Regarding labels, we use the following set:
* ~story: significant feature to be implemented with a detailed work plan, it can
correspond to a Request for Comments that has turned into a development action
* ~bug: Bug, crash or unexpected behavior, reported by a user or a developer
* ~feature: Feature request expressed by a user/developer
* ~patch: A small patch fixing build warnings, compilation errors, typos in logs or documentation
* ~"To Do": action is planned
* ~Doing: work in progress
* ~api ~app ~documentation ~monteverdi ~packaging ~qgis: optional context information

## Versioning

We use [semantic versioning](https://semver.org/).

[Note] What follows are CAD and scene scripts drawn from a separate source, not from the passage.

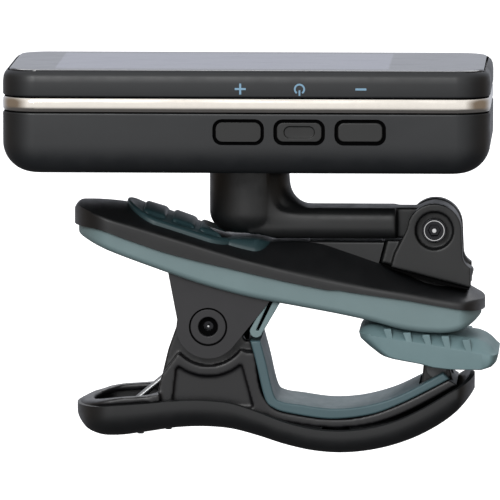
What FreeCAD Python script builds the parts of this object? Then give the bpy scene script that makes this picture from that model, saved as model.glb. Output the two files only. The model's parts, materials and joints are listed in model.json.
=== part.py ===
"""Clip-on tuner: a flat display head on a swing arm, carried by a sprung clip.

The origin is the centre of the grip, where the two jaws meet. +X runs from the
handles to the nose of the clip, +Y across it and +Z up through the head.
"""
import FreeCAD, Part
import math
import os
import Sketcher
from FreeCAD import Placement, Rotation, Vector

DIMENSIONS = [
    # display head
    ("head_length", 71.0), ("head_depth", 34.0), ("head_corner", 5.0), ("head_x", -26.2),
    ("head_bottom", 23.9), ("rear_height", 9.0), ("trim_height", 2.0), ("front_height", 3.85),
    ("seam", 0.04), ("case_wall", 1.5), ("end_round_long", 4.6), ("end_round_high", 4.4),
    ("side_round", 2.3), ("lens_inset", 0.8), ("lens_thick", 0.95), ("lens_rise", 0.28),
    ("window_length", 61.0), ("window_depth", 24.0), ("screen_gap", 0.8),
    ("lcd_thick", 1.5), ("backlight_thick", 1.1), ("board_length", 65.0), ("board_depth", 28.0),
    ("board_thick", 1.0), ("board_z", 33.2),
    # buttons in the head's near side
    ("button_first", -1.0), ("button_pitch", 8.85), ("button_z", 30.1), ("button_length", 6.5),
    ("button_high", 2.8), ("button_corner", 1.0), ("button_play", 0.1),
    ("pocket_length", 7.4), ("pocket_high", 3.7), ("pocket_deep", 0.7), ("flange_lip", 0.35),
    ("flange_thick", 0.4), ("dimple_length", 4.4), ("dimple_high", 1.66), ("dimple_deep", 0.35),
    # battery and sensor
    ("cell_diameter", 16.0), ("cell_thick", 3.2), ("cell_z", 26.3), ("battery_x", -16.9),
    ("cover_diameter", 18.4), ("cover_thick", 1.6), ("coin_slot_length", 11.0),
    ("coin_slot_width", 1.8), ("coin_slot_deep", 0.8), ("piezo_diameter", 12.0),
    ("piezo_thick", 0.5),
    # swing arm
    ("post_radius", 5.9), ("post_bottom", 13.95), ("post_round", 3.1), ("post_clearance", 0.5),
    ("bar_top", 17.8), ("bar_bottom", 13.25), ("bar_half", 5.0), ("bar_round", 1.7), ("bar_reach", 5.6),
    ("web_round", 3.7), ("swivel_gap", 0.15), ("spigot_radius", 3.0), ("fit", 0.06),
    # tilt hinge and turret
    ("hinge_x", 1.0), ("hinge_z", 14.65), ("ear_radius", 4.0), ("hinge_half", 5.5),
    ("slot_half", 3.0), ("knuckle_half", 2.7), ("knuckle_radius", 3.85), ("hinge_bolt", 1.0),
    ("bolt_head", 1.8), ("bolt_recess", 2.8), ("bolt_recess_deep", 1.7), ("nut_flats", 4.0),
    ("turret_x", 0.95), ("turret_z", 7.65), ("turret_tilt", 14.5), ("turret_radius", 5.4),
    ("turret_high", 2.6), ("turret_sweep", 8.5), ("turret_spigot", 2.3), ("seat_gap", 0.12),
    # clip
    ("clip_half", 10.0), ("crest_half", 3.0), ("shell_wall", 1.6), ("ridge_half", 3.0),
    ("pad_half_width", 7.9), ("pad_skin", 0.75), ("pad_bar", 1.35), ("pad_bar_length", 3.2),
    ("pad_bar_half", 6.7), ("liner_half", 9.45), ("pivot_x", -32.0), ("pivot_z", 0.65),
    ("pin_radius", 1.43), ("cap_radius", 2.6), ("ear_round", 4.65), ("ear_outer", 8.0),
    ("ear_inner", 6.0), ("lug_outer", 5.7), ("lug_inner", 3.9), ("lug_round", 4.7),
    ("yoke_arch", 5.85), ("panel_deep", 0.7), ("lower_wall", 1.3),
    ("wire", 1.0), ("coil_radius", 2.1), ("coil_turns", 4.2236), ("coil_pitch", 1.1),
    # jaw pad
    ("pad_pin_x", 1.35), ("pad_pin_z", -5.5), ("pad_pin_radius", 1.0), ("pad_half", 9.45),
    ("tip_lug_outer", 5.0), ("tip_lug_inner", 3.0), ("tip_lug_round", 1.95),
]

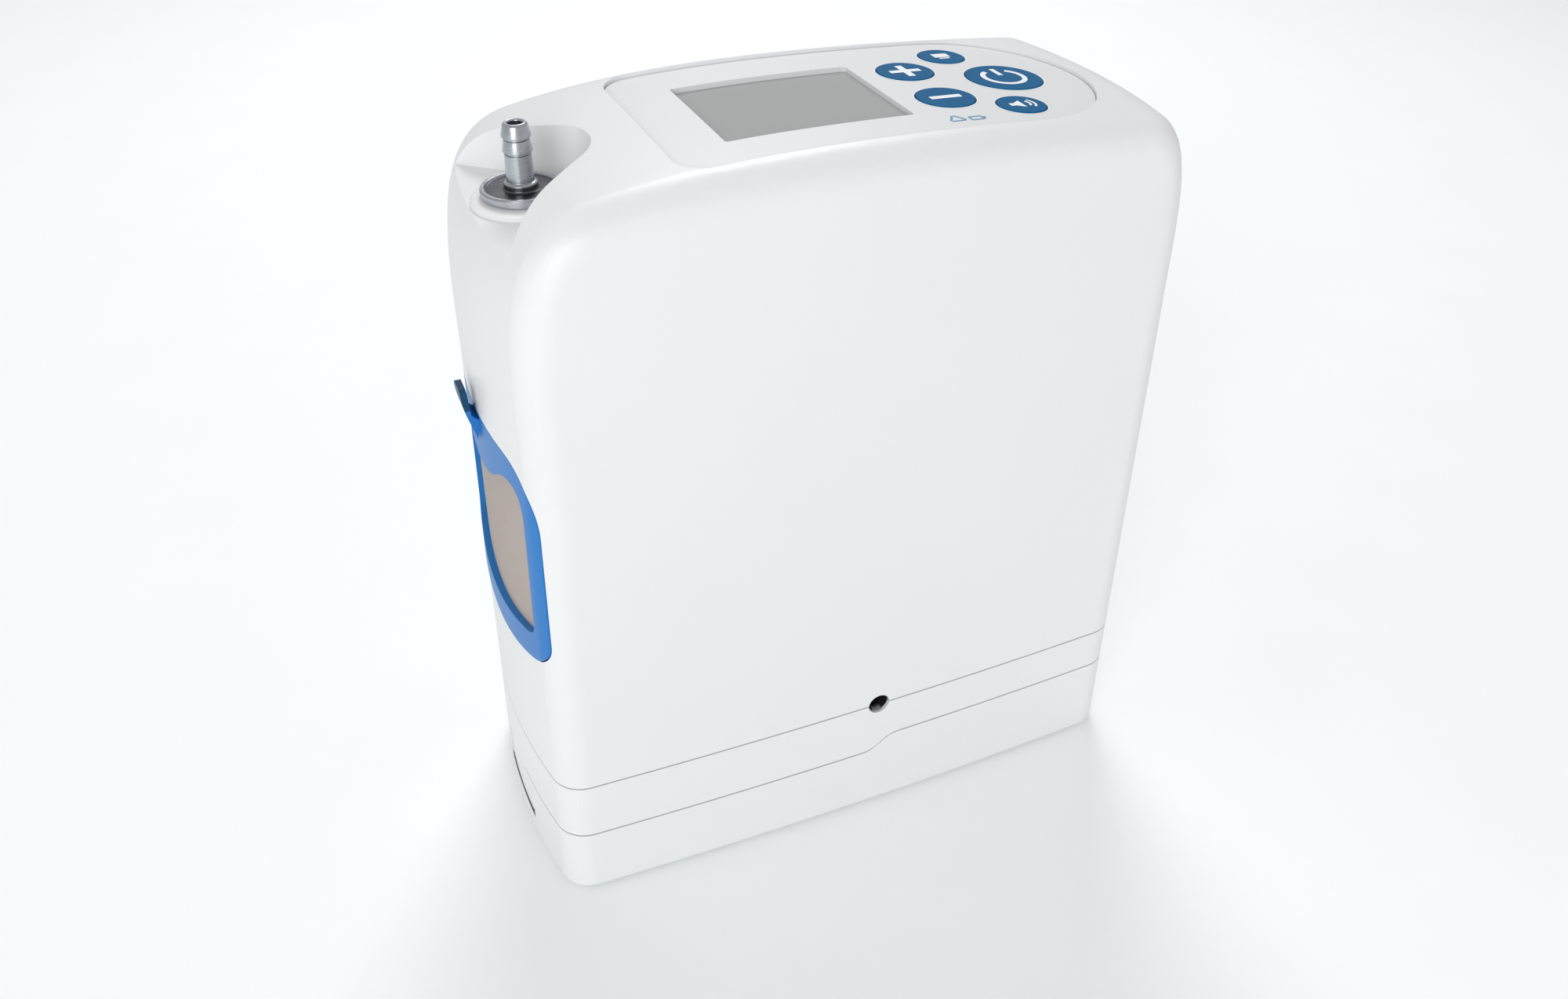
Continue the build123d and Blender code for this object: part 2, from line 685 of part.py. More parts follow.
rim_x = half_length - 5.0
rail_spans = (
    (rail_x, step_end_x, lower_seam_left - 1.0),
    (step_end_x, rim_x, lower_seam_right - 1.0),
    (rim_x, half_length + beyond, lower_seam_right),
)
with BuildPart() as battery_rails:
    for start_x, end_x, root_z in rail_spans:
        for y in (-rail_y, rail_y):
            with Locations(((start_x + end_x) / 2, y, (root_z + rail_head_high) / 2)):
                Box(end_x - start_x, rail_neck, rail_head_high - root_z)
            with Locations(((start_x + end_x) / 2, y, (rail_head_low + rail_head_high) / 2)):
                Box(end_x - start_x, rail_head, rail_head_high - rail_head_low)
    add(rail_end_skin, mode=Mode.INTERSECT)

with BuildPart() as battery_lid:
    add(lid_region.part)
    add(battery_rails.part)
    # openings for the contact socket and the latch tooth
    with Locations((16.2, 0, 24.1)):
        Box(12.2, 22.0, 5.0, mode=Mode.SUBTRACT)
    with Locations((6.1, 0, 25.4)):
        Box(13.0, 21.0, 1.6, mode=Mode.SUBTRACT)
    with Locations((-half_length + 6.0, 0, lower_seam_left)):
        Box(14.0, 30.0, 6.0, mode=Mode.SUBTRACT)
finish(battery_lid, "battery_lid")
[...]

See the website for the full spec, in summary:

> Given a version number MAJOR.MINOR.PATCH, increment the:
>
> 1. MAJOR version when you make incompatible API changes,
> 2. MINOR version when you add functionality in a backwards-compatible manner, and
> 3. PATCH version when you make backwards-compatible bug fixes.
>
> Additional labels for pre-release and build metadata are available as extensions to the MAJOR.MINOR.PATCH format.
The develop branch is always the place where the upcoming major or minor release is worked on. Patch releases are done on release branches, for example 1.0.1 and 1.0.2 could be found on the release-1.0 branch.

For the purpose of defining backwards compatibility, the API covers (not an exhaustive list): the C++ API, the Python bindings, application names, application parameters, output format and interpretation of input data.

When we deprecate part of our public API, we should do two things: (1) update our documentation to let users know about the change, (2) issue a new minor or major release with the deprecation in place.